Tell us about working with Hannah Jack as a director and creating the movement and visual interest of the piece.
Working with Hannah was truly delightful. It wasn’t that the process was easy, we just seemed to be on the same page from day one. We had so much fun rehearsing because we always made a point to keep it fresh, and to surprise each other. Sometimes we’d run a section of text and Hannah would tell me to try it wrong. To suspend our need for a perfect interpretation and try something wild and new. We’ve known each other for almost ten years, and Hannah was a founding member of TBC before moving on, so having both a personal and professional relationship meant that we were able to dive in to the process with a previously developed shorthand. Some of the most delightful moments came out of temporarily throwing our expectations out the window. She approached the piece with a background in comedy which worked perfectly as we sort of started from this idea that maybe Thom was a stand up comic going off the rails on his unsuspecting audience. The script also gives you plenty of darkness for free so we wanted to focus on balancing that with humour. We brought in Brandon Gillespie as an assistant director once we had the show blocked out because he also has an eye for comedy and specificity. It only really came alive once there was an audience to play off of, but the final product was a piece that very much reflects all three of our voices. It stands, for me, as a testament to the strength of collaborative approaches to bringing scripted works to life.

Okay, explain the Paula Abdul t-shirt and what it said about the character.
I wore it to rehearsal one day and Hannah immediately said “that’s your costume”. Thom can be a little intense, a little stand-offish, a little aggressive, and we discovered that the Paula Abdul shirt was delightfully disarming. It sort of rounds out the sadness, the anger, the darkness of Thom and represents the quirky playfulness that we both wanted to bring to the role. I think it helped solidify Thom as an enigma who defies expectation. Because Thom is sort of always trying to defy your expectation of him. I love that that detail stuck with you. It was one of my favourite design choices we made.

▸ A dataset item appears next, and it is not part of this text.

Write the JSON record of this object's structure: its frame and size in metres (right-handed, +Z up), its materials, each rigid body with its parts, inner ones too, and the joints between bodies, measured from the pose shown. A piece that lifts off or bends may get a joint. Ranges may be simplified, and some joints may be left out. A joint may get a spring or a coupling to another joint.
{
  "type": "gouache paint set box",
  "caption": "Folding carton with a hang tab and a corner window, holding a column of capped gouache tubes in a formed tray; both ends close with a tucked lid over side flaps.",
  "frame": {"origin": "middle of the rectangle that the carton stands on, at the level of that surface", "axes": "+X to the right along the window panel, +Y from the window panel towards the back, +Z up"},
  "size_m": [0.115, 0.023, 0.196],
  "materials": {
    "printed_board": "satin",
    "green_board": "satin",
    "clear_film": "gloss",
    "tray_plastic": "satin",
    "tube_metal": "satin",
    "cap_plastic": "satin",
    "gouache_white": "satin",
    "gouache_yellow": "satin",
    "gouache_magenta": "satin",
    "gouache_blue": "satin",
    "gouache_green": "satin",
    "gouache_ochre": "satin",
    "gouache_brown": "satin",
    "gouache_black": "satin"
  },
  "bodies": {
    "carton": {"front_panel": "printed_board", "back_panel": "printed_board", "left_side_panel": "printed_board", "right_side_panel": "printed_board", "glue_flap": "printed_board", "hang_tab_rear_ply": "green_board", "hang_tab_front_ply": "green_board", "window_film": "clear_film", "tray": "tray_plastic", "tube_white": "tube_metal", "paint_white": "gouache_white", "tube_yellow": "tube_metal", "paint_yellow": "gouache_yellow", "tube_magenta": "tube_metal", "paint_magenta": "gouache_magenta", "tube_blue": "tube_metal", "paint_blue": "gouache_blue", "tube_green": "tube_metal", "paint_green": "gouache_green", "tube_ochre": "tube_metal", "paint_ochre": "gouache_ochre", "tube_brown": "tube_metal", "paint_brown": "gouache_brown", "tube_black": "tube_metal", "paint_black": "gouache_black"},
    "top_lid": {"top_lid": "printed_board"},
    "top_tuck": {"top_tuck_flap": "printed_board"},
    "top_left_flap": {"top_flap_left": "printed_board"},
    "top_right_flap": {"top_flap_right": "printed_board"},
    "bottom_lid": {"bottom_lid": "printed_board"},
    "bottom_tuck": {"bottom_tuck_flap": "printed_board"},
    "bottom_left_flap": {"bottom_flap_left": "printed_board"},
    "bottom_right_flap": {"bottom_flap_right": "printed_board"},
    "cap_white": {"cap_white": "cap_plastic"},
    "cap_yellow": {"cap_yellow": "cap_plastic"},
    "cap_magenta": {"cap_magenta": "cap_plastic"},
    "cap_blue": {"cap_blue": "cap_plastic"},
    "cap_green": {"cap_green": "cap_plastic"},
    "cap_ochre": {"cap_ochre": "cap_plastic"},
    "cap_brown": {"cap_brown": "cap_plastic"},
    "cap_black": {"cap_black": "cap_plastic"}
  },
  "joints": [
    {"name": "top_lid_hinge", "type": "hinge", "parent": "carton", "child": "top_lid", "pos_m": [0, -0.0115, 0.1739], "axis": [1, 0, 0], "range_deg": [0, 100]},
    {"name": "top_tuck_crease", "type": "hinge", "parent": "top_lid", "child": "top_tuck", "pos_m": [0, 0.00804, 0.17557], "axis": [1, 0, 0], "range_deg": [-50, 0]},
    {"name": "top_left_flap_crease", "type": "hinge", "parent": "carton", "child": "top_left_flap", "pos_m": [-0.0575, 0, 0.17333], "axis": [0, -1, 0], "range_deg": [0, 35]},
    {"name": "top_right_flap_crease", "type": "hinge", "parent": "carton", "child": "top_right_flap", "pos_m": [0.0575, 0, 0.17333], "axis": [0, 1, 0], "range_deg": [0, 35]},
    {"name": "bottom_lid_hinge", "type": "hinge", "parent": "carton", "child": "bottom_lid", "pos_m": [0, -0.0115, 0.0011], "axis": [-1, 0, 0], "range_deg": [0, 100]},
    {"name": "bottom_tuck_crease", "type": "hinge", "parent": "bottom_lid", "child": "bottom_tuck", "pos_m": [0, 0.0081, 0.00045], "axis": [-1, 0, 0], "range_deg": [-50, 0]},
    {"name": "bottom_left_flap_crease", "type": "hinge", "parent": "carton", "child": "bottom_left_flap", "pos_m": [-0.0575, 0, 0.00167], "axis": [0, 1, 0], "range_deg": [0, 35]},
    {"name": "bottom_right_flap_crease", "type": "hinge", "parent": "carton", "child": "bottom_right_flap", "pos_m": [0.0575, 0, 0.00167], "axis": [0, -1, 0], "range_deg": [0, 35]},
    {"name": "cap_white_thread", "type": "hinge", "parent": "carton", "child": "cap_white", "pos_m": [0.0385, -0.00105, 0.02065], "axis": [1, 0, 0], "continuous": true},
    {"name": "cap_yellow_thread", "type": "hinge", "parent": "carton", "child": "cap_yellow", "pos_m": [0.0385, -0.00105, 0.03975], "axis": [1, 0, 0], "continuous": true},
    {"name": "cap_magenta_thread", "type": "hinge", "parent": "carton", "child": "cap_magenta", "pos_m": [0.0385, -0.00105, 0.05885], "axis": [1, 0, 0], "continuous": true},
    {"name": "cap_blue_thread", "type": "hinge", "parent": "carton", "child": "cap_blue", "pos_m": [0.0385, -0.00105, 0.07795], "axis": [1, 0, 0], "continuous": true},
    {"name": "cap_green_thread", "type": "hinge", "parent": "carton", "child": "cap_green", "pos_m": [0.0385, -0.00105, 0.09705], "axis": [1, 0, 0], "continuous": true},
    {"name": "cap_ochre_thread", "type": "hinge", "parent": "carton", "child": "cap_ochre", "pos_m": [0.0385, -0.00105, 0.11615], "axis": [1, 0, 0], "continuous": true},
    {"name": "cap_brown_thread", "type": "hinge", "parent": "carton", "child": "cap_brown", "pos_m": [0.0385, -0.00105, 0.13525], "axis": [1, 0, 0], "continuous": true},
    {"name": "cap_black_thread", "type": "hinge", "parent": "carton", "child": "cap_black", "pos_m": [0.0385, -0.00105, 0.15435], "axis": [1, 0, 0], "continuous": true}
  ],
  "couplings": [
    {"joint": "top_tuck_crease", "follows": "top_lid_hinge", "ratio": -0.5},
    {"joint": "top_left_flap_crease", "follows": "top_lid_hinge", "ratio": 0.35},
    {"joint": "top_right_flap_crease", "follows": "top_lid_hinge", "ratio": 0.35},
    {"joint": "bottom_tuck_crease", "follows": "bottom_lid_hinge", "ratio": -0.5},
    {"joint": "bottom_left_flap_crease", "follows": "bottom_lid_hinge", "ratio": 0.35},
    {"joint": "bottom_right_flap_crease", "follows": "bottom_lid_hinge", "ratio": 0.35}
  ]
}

The run was only four shows. How do we convince you to do it again?
I mean, if people will come, we’ll produce it again. It was such a short run and I think I only really settled in to the character by the last performance. I’d love the opportunity to revisit Thom Pain. It’s such a beautiful piece of literature even on it’s own. I recommend anyone reading this finds the copy of Thom Pain (based on nothing) at the Reference Library and gives it a good read. Or you can borrow mine. Ignore the scribbles and notes…

What are you working on now/next?
We just finished our workshop of PRACTICE DRILL, an immersive, escape room experience that asked the audience to survive a nuclear apocalypse together in a government-funded bunker. I’m now working with Ben Hayward, another member of TBC, on his adaptation of a David Foster Wallace short story. It’s shaping up to be another solo-performance so I’m excited to apply what I learned from Thom to this next adventure.

Do you have anything you’d like to add?
Yes! Thank you so much for this nomination. An actor is just a person talking to themselves without an audience so to know the stories we tell are resonating with the people who watch them is the reason us actors continue to persevere. I’m honoured to be nominated alongside some other talented folks and I can’t wait for April 15th! See you there, friends.